- [EXERCISE INSTRUCTIONS]:
Locate every line below that contains the word "each" and copy it.

- [SUPPLIED DATA]:

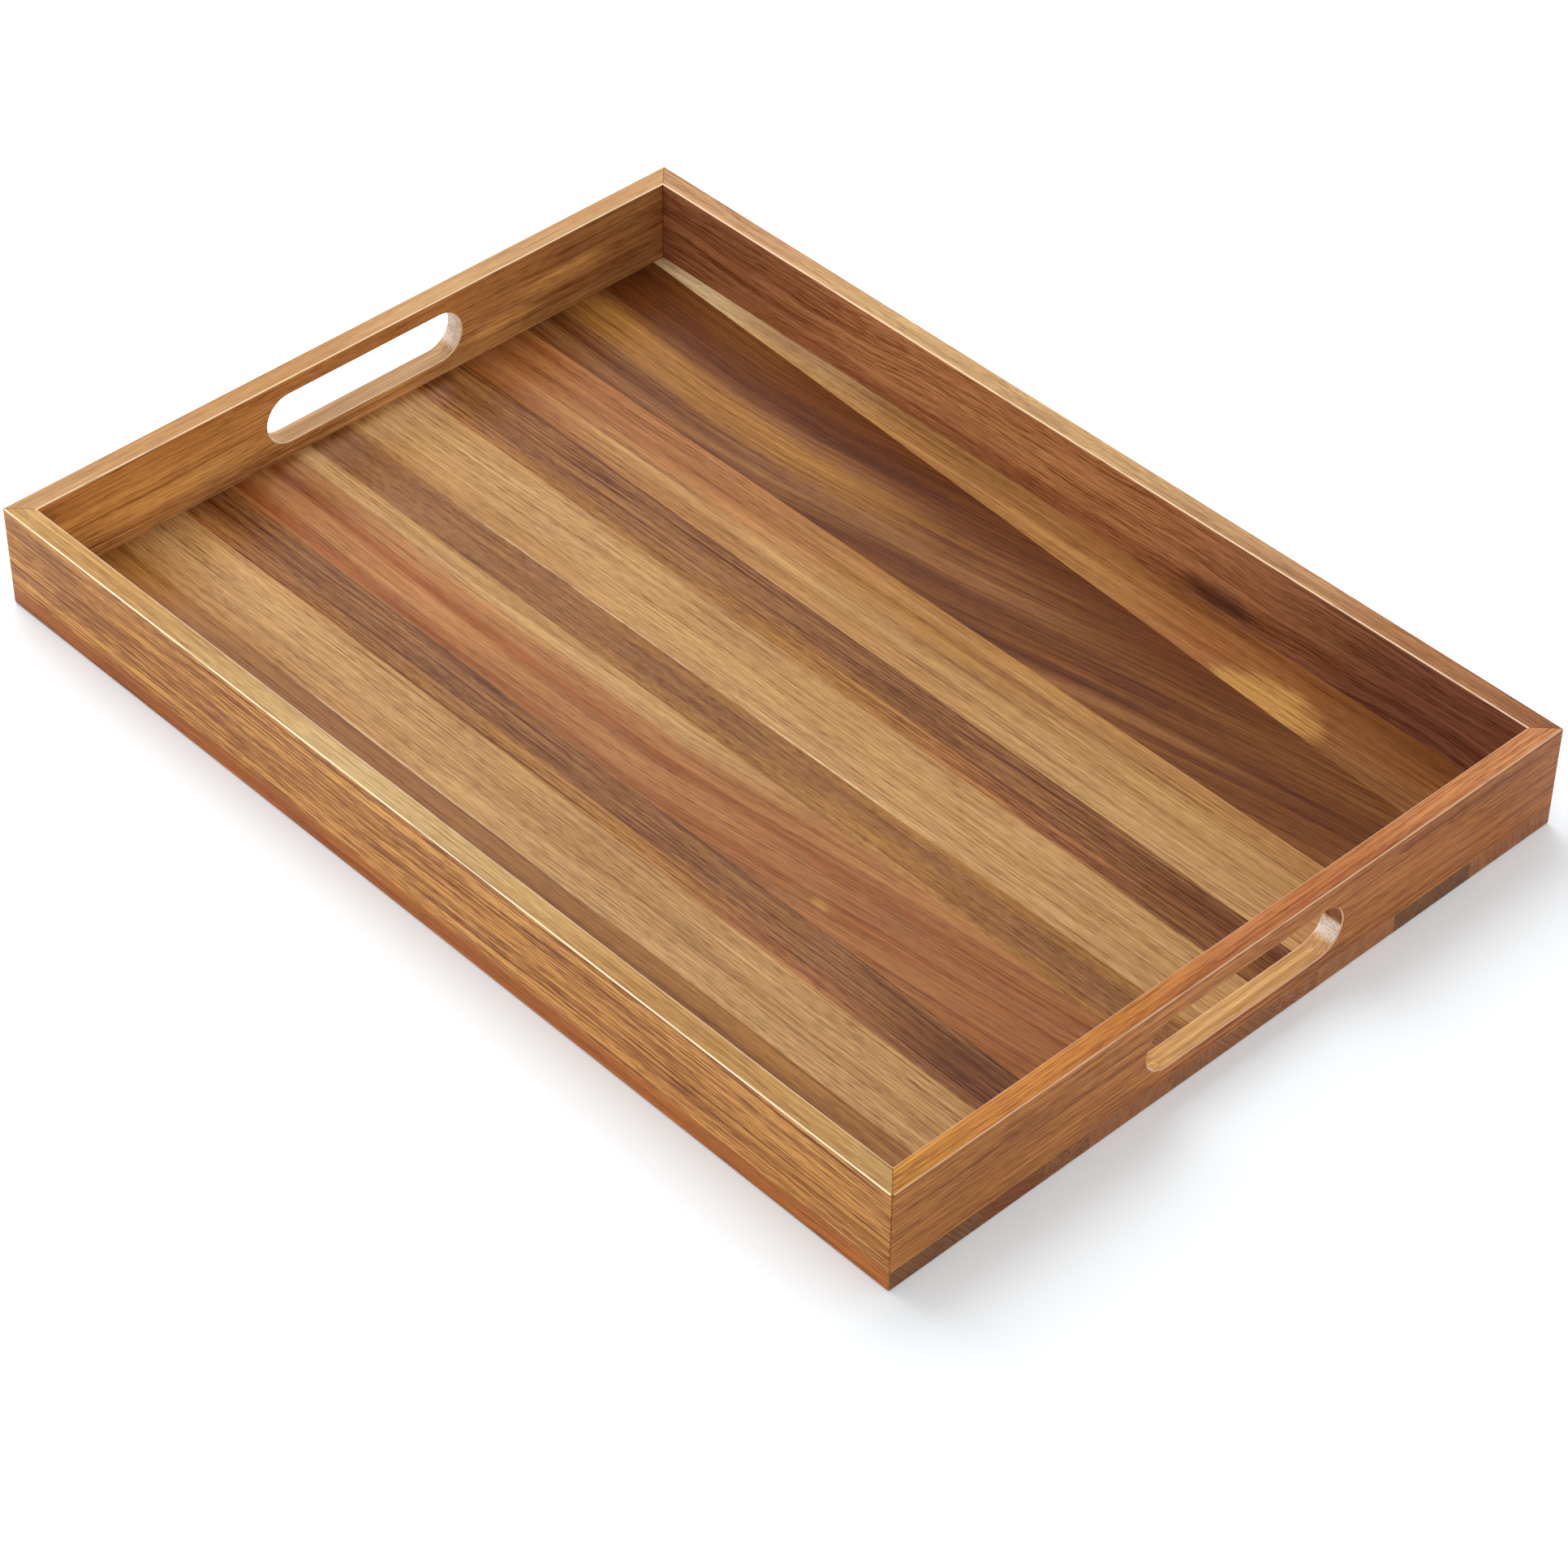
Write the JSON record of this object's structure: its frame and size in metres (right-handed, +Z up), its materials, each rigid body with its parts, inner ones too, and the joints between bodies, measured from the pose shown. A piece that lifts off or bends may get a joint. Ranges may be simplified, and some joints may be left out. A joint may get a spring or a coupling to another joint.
{
  "type": "serving tray",
  "caption": "Rectangular serving tray: mixed-tone wooden stave board with a mitred upright frame and a round-ended hand slot through each short rail.",
  "frame": {"origin": "centre of the flat underside", "axes": "+X along the tray's length towards one short rail, +Y towards a long rail, +Z up"},
  "size_m": [0.508, 0.356, 0.0485],
  "materials": {
    "golden_rail": "satin clear lacquer over the open grain",
    "reddish_rail": "satin clear lacquer over the open grain",
    "pale_stave": "satin clear lacquer over the open grain",
    "dark_stave": "satin clear lacquer over the open grain",
    "orange_stave": "satin clear lacquer over the open grain",
    "brown_stave": "satin clear lacquer over the open grain",
    "walnut_stave": "satin clear lacquer over the open grain",
    "sap_stave": "satin clear lacquer over the open grain",
    "plain_insert": "unfinished, hidden in the joints"
  },
  "bodies": {
    "root": {"front_rail": "golden_rail", "rear_rail": "reddish_rail", "left_rail": "golden_rail", "right_rail": "reddish_rail", "base_stave_01": "brown_stave", "base_stave_02": "pale_stave", "base_stave_03": "dark_stave", "base_stave_04": "orange_stave", "base_stave_05": "brown_stave", "base_stave_06": "pale_stave", "base_stave_07": "dark_stave", "base_stave_08": "orange_stave", "base_stave_09": "walnut_stave", "base_stave_10": "sap_stave", "mitre_spline_front_left": "plain_insert", "mitre_spline_front_right": "plain_insert", "mitre_spline_rear_left": "plain_insert", "mitre_spline_rear_right": "plain_insert", "front_rail_dowels": "plain_insert", "rear_rail_dowels": "plain_insert", "left_rail_dowels": "plain_insert", "right_rail_dowels": "plain_insert"}
  },
  "joints": []
}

- [WRITTEN RESPONSE]:
Write the JSON record of this object's structure: its frame and size in metres (right-handed, +Z up), its materials, each rigid body with its parts, inner ones too, and the joints between bodies, measured from the pose shown. A piece that lifts off or bends may get a joint. Ranges may be simplified, and some joints may be left out. A joint may get a spring or a coupling to another joint.
  "caption": "Rectangular serving tray: mixed-tone wooden stave board with a mitred upright frame and a round-ended hand slot through each short rail.",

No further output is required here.